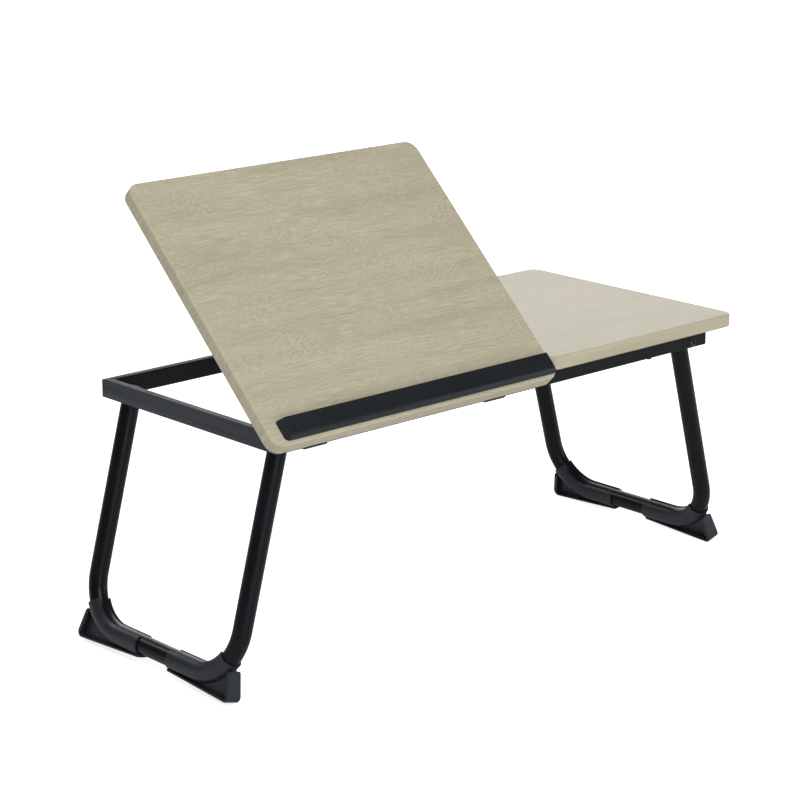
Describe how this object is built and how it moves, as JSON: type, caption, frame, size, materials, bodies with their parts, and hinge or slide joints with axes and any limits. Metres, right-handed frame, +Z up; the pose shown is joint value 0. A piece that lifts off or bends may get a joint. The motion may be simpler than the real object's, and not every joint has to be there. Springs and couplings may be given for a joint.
{
  "type": "folding computer table",
  "caption": "Low folding computer table with a tilting laptop board, a fixed side board, a tube frame and fold-under U-shaped legs on plastic shoes.",
  "frame": {"origin": "on the floor under the centre of the frame, midway between the legs", "axes": "+X along the table towards the fixed top, +Y to the back, +Z up"},
  "size_m": [0.7466, 0.3336, 0.4951],
  "materials": {
    "tilting_board": "foil-faced board, fine pale oak grain",
    "fixed_board": "foil-faced board, fine pale oak grain",
    "frame_coat": "satin black powder coat on rectangular steel tube",
    "leg_coat": "satin black powder coat on round steel tube",
    "hinge_coat": "satin black coat on pressed steel",
    "shoe_plastic": "moulded black plastic, fine matt grain",
    "stop_plastic": "moulded black plastic, satin",
    "black_fasteners": "blackened steel",
    "zinc_fasteners": "zinc-plated steel"
  },
  "bodies": {
    "frame": {"frame_front_rail": "frame_coat", "frame_rear_rail": "frame_coat", "frame_left_rail": "frame_coat", "frame_right_rail": "frame_coat", "rack_channel": "frame_coat", "fixed_top": "fixed_board", "fixed_top_screws": "black_fasteners", "left_hinge_frame_leaf": "hinge_coat", "right_hinge_frame_leaf": "hinge_coat", "hinge_pins": "zinc_fasteners", "hinge_rivets": "black_fasteners", "leg_pivot_bolts": "black_fasteners", "leg_pivot_spacers": "shoe_plastic", "leg_pivot_washers": "zinc_fasteners", "leg_pivot_nuts": "zinc_fasteners"},
    "tilting_top": {"tilting_top": "tilting_board", "left_hinge_top_leaf": "hinge_coat", "right_hinge_top_leaf": "hinge_coat", "hinge_screws": "zinc_fasteners", "stop_bar": "stop_plastic", "stop_bar_screws": "zinc_fasteners", "prop_clip_screws": "zinc_fasteners", "prop_clip_left": "shoe_plastic", "prop_clip_right": "shoe_plastic"},
    "prop": {"prop_wire": "leg_coat"},
    "left_leg": {"left_leg_tube": "leg_coat", "left_leg_plugs": "shoe_plastic", "left_front_foot": "shoe_plastic", "left_rear_foot": "shoe_plastic"},
    "right_leg": {"right_leg_tube": "leg_coat", "right_leg_plugs": "shoe_plastic", "right_front_foot": "shoe_plastic", "right_rear_foot": "shoe_plastic"}
  },
  "joints": [
    {"name": "top_tilt", "type": "hinge", "parent": "frame", "child": "tilting_top", "pos_m": [0, -0.1476, 0.26267], "axis": [1, 0, 0], "range_deg": [-44.3, 0]},
    {"name": "prop_swing", "type": "hinge", "parent": "tilting_top", "child": "prop", "pos_m": [-0.149, -0.064, 0.35096], "axis": [1, 0, 0], "range_deg": [0, 88.6]},
    {"name": "left_leg_fold", "type": "hinge", "parent": "frame", "child": "left_leg", "pos_m": [-0.2957, 0, 0.25917], "axis": [0, 1, 0], "range_deg": [-105.18, 0]},
    {"name": "right_leg_fold", "type": "hinge", "parent": "frame", "child": "right_leg", "pos_m": [0.2957, 0, 0.25917], "axis": [0, 1, 0], "range_deg": [0, 105.18]}
  ],
  "couplings": [
    {"joint": "prop_swing", "follows": "top_tilt", "ratio": -2}
  ]
}
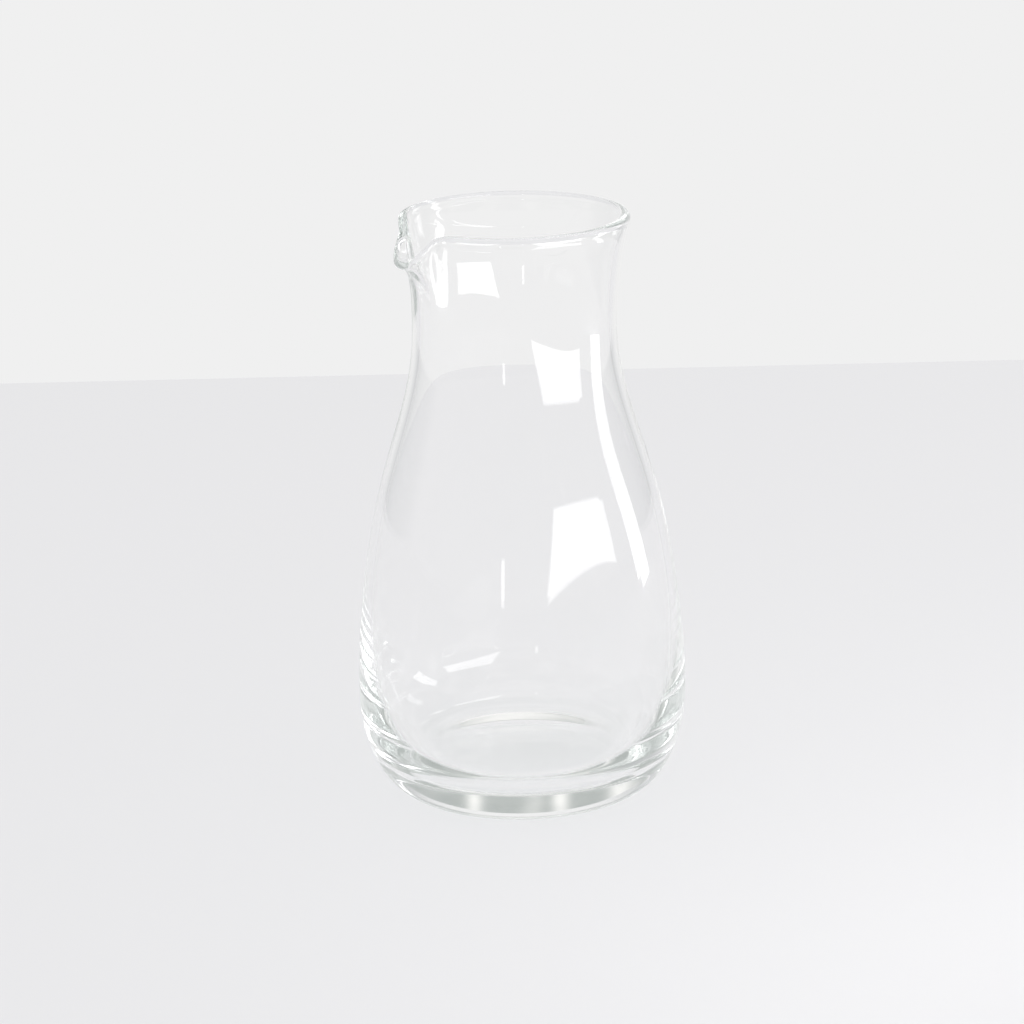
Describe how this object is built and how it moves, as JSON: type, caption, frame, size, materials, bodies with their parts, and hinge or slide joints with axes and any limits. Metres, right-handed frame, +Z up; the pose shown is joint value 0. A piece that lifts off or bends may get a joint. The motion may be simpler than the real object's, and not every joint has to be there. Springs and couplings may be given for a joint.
{
  "type": "sake carafe",
  "caption": "Clear glass carafe for sake with a wide belly on a thick foot, a waisted neck and a round mouth pinched into a small pouring lip.",
  "frame": {"origin": "middle of the foot, on the surface that the carafe stands on", "axes": "+Z up along the axis of the body, -X towards the pouring lip"},
  "size_m": [0.0814, 0.0814, 0.1449],
  "materials": {
    "clear_glass": "clear soda-lime glass, fire-polished, very faint grey-green where it is thick"
  },
  "bodies": {
    "root": {"carafe": "clear_glass"}
  },
  "joints": []
}
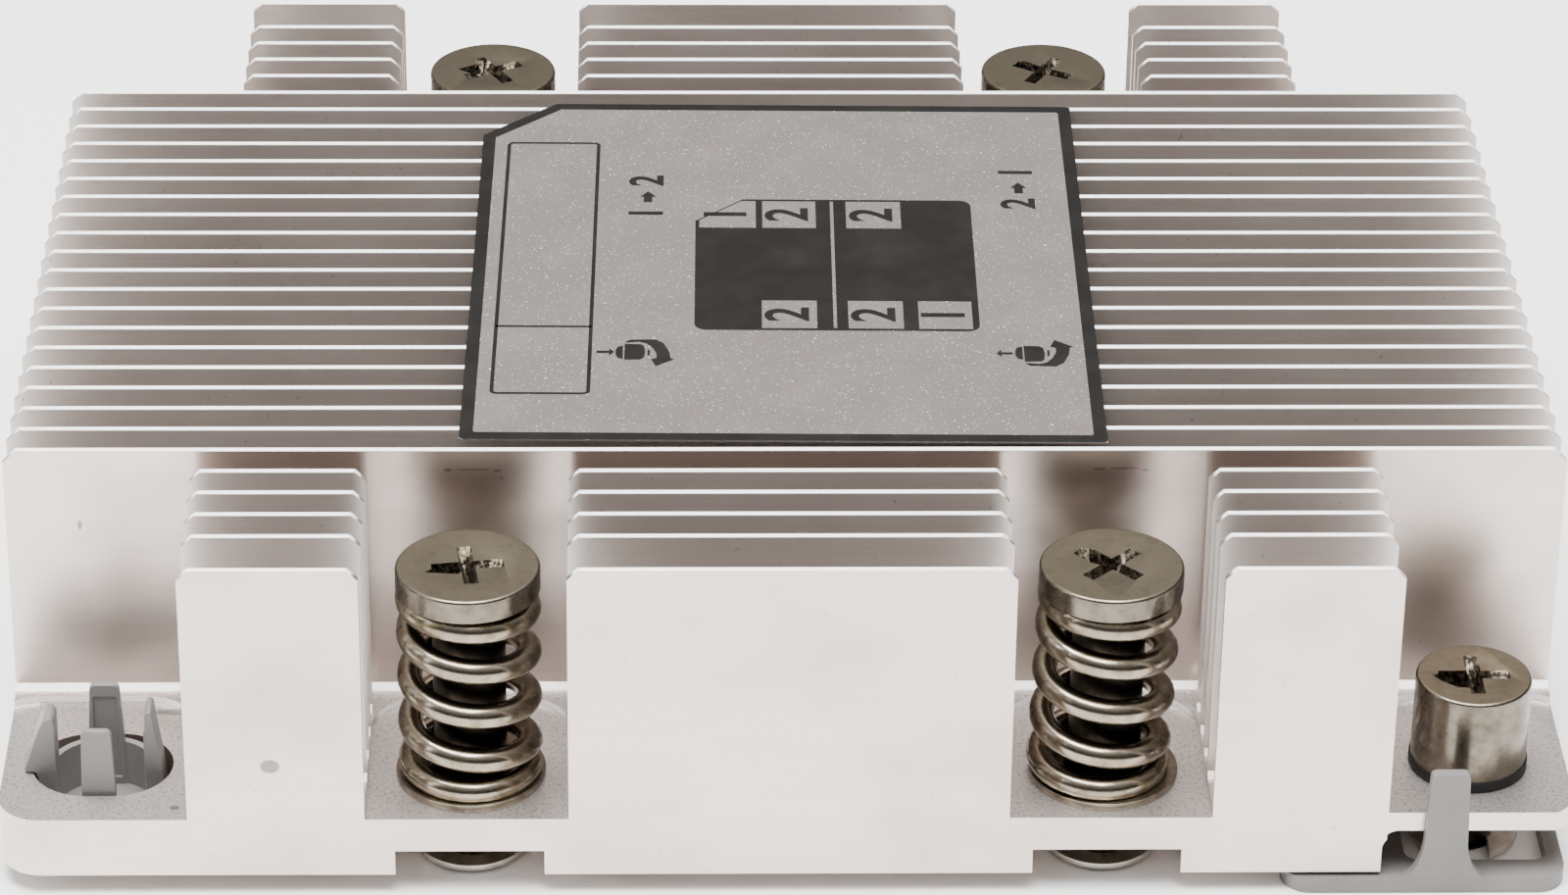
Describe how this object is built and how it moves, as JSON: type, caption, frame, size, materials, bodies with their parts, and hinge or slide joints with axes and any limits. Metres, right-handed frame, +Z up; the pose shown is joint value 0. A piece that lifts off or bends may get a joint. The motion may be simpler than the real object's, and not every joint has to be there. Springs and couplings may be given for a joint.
{
  "type": "passive server cpu heatsink",
  "caption": "Low passive processor heatsink: milled aluminium fin block with spring-loaded captive screws at its long edges, corner screws and a clipped-on plastic processor carrier.",
  "frame": {"origin": "middle of the base on the surface that the processor carrier stands on", "axes": "+X along the fins, the long way; +Y across the fins; +Z up, from the processor side to the fin tips"},
  "size_m": [0.108, 0.089, 0.0259],
  "materials": {
    "extruded_aluminium": "satin",
    "carrier_plastic": "matt",
    "label_film": "satin",
    "plated_steel": "satin",
    "spring_wire": "polished",
    "washer_steel": "satin",
    "clip_steel": "satin",
    "black_washer": "matt"
  },
  "bodies": {
    "heatsink": {"heatsink_body": "extruded_aluminium", "processor_carrier": "carrier_plastic", "top_label": "label_film", "flat_washer_front_left": "washer_steel", "flat_washer_front_right": "washer_steel", "flat_washer_back_right": "washer_steel", "flat_washer_back_left": "washer_steel", "corner_washer_front_right": "black_washer", "corner_washer_back_left": "black_washer", "compression_spring_front_left": "spring_wire", "compression_spring_front_right": "spring_wire", "compression_spring_back_right": "spring_wire", "compression_spring_back_left": "spring_wire"},
    "sliding_clip_front_left": {"retaining_clip_front_left": "clip_steel"},
    "turning_screw_front_left": {"spring_screw_front_left": "plated_steel"},
    "sliding_clip_front_right": {"retaining_clip_front_right": "clip_steel"},
    "turning_screw_front_right": {"spring_screw_front_right": "plated_steel"},
    "sliding_clip_back_right": {"retaining_clip_back_right": "clip_steel"},
    "turning_screw_back_right": {"spring_screw_back_right": "plated_steel"},
    "sliding_clip_back_left": {"retaining_clip_back_left": "clip_steel"},
    "turning_screw_back_left": {"spring_screw_back_left": "plated_steel"},
    "sliding_corner_clip_front_right": {"corner_clip_front_right": "clip_steel"},
    "turning_corner_screw_front_right": {"corner_screw_front_right": "plated_steel"},
    "sliding_corner_clip_back_left": {"corner_clip_back_left": "clip_steel"},
    "turning_corner_screw_back_left": {"corner_screw_back_left": "plated_steel"}
  },
  "joints": [
    {"name": "screw_travel_front_left", "type": "slide", "parent": "heatsink", "child": "sliding_clip_front_left", "axis": [0, 0, 1], "range_m": [-0.006, 0.0026], "stiffness_N_per_m": 3000, "deforming": ["compression_spring_front_left"]},
    {"name": "screw_turn_front_left", "type": "hinge", "parent": "sliding_clip_front_left", "child": "turning_screw_front_left", "pos_m": [-0.0218, -0.0381, 0.0125], "axis": [0, 0, 1], "continuous": true},
    {"name": "screw_travel_front_right", "type": "slide", "parent": "heatsink", "child": "sliding_clip_front_right", "axis": [0, 0, 1], "range_m": [-0.006, 0.0026], "stiffness_N_per_m": 3000, "deforming": ["compression_spring_front_right"]},
    {"name": "screw_turn_front_right", "type": "hinge", "parent": "sliding_clip_front_right", "child": "turning_screw_front_right", "pos_m": [0.0218, -0.0381, 0.0125], "axis": [0, 0, 1], "continuous": true},
    {"name": "screw_travel_back_right", "type": "slide", "parent": "heatsink", "child": "sliding_clip_back_right", "axis": [0, 0, 1], "range_m": [-0.006, 0.0026], "stiffness_N_per_m": 3000, "deforming": ["compression_spring_back_right"]},
    {"name": "screw_turn_back_right", "type": "hinge", "parent": "sliding_clip_back_right", "child": "turning_screw_back_right", "pos_m": [0.0218, 0.0381, 0.0125], "axis": [0, 0, 1], "continuous": true},
    {"name": "screw_travel_back_left", "type": "slide", "parent": "heatsink", "child": "sliding_clip_back_left", "axis": [0, 0, 1], "range_m": [-0.006, 0.0026], "stiffness_N_per_m": 3000, "deforming": ["compression_spring_back_left"]},
    {"name": "screw_turn_back_left", "type": "hinge", "parent": "sliding_clip_back_left", "child": "turning_screw_back_left", "pos_m": [-0.0218, 0.0381, 0.0125], "axis": [0, 0, 1], "continuous": true},
    {"name": "corner_screw_lift_front_right", "type": "slide", "parent": "heatsink", "child": "sliding_corner_clip_front_right", "axis": [0, 0, 1], "range_m": [0, 0.0037]},
    {"name": "corner_screw_turn_front_right", "type": "hinge", "parent": "sliding_corner_clip_front_right", "child": "turning_corner_screw_front_right", "pos_m": [0.0472, -0.03715, 0.0065], "axis": [0, 0, 1], "continuous": true},
    {"name": "corner_screw_lift_back_left", "type": "slide", "parent": "heatsink", "child": "sliding_corner_clip_back_left", "axis": [0, 0, 1], "range_m": [0, 0.0037]},
    {"name": "corner_screw_turn_back_left", "type": "hinge", "parent": "sliding_corner_clip_back_left", "child": "turning_corner_screw_back_left", "pos_m": [-0.0472, 0.03715, 0.0065], "axis": [0, 0, 1], "continuous": true}
  ]
}
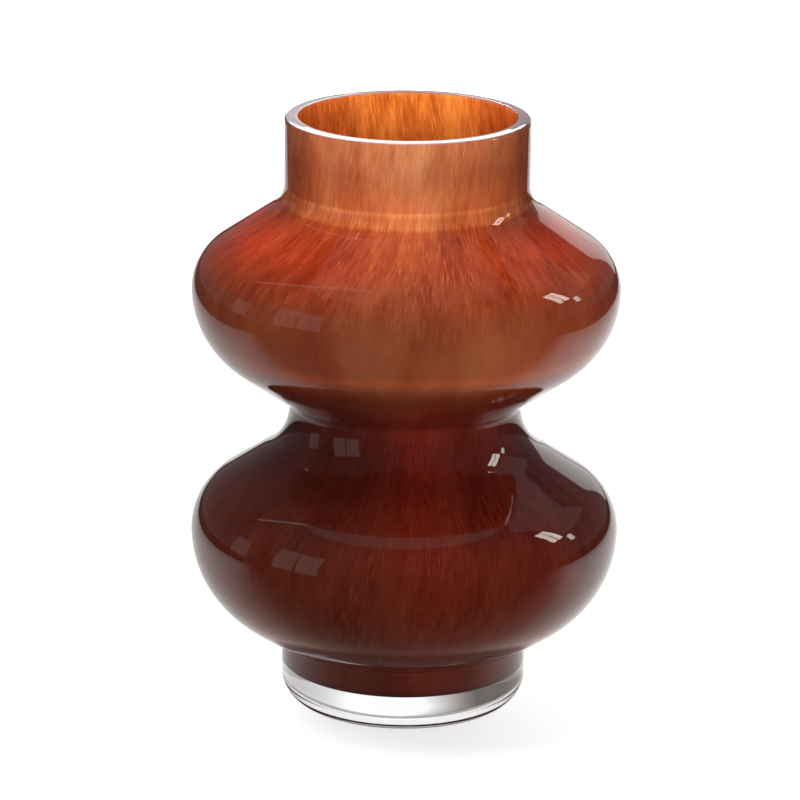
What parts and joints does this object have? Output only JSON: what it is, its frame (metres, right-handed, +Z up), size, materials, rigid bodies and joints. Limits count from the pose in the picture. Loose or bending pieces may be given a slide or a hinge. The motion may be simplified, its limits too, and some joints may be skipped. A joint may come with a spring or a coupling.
{
  "type": "gourd vase",
  "caption": "Double gourd vase in cased glass: short straight neck, round bulbs with a narrow waist, coloured lining and a thick clear foot.",
  "frame": {"origin": "centre of the ring that the vase stands on", "axes": "+Z up along the vase's axis, towards the mouth; the vase is round, so +X and +Y are free"},
  "size_m": [0.178, 0.178, 0.25],
  "materials": {
    "clear_glass": "polished",
    "coloured_glass": "streaked"
  },
  "bodies": {
    "root": {"outer_casing": "clear_glass", "colour_lining": "coloured_glass", "foot": "clear_glass"}
  },
  "joints": []
}
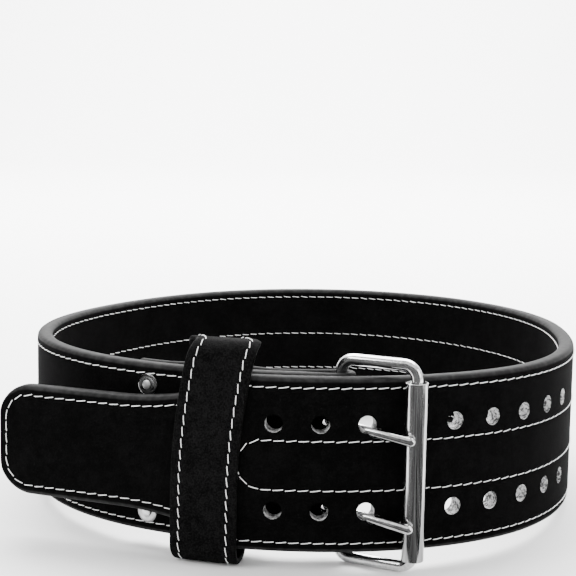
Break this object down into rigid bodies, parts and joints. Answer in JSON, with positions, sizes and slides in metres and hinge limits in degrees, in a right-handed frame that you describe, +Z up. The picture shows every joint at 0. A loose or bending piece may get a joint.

..........

## EXERCISE OBJECTIVE
Go through the records and pull out each line that includes the word "into".

## COMPLETE ANSWER
  "caption": "Clear glass carafe for sake with a wide belly on a thick foot, a waisted neck and a round mouth pinched into a small pouring lip.",
Break this object down into rigid bodies, parts and joints. Answer in JSON, with positions, sizes and slides in metres and hinge limits in degrees, in a right-handed frame that you describe, +Z up. The picture shows every joint at 0. A loose or bending piece may get a joint.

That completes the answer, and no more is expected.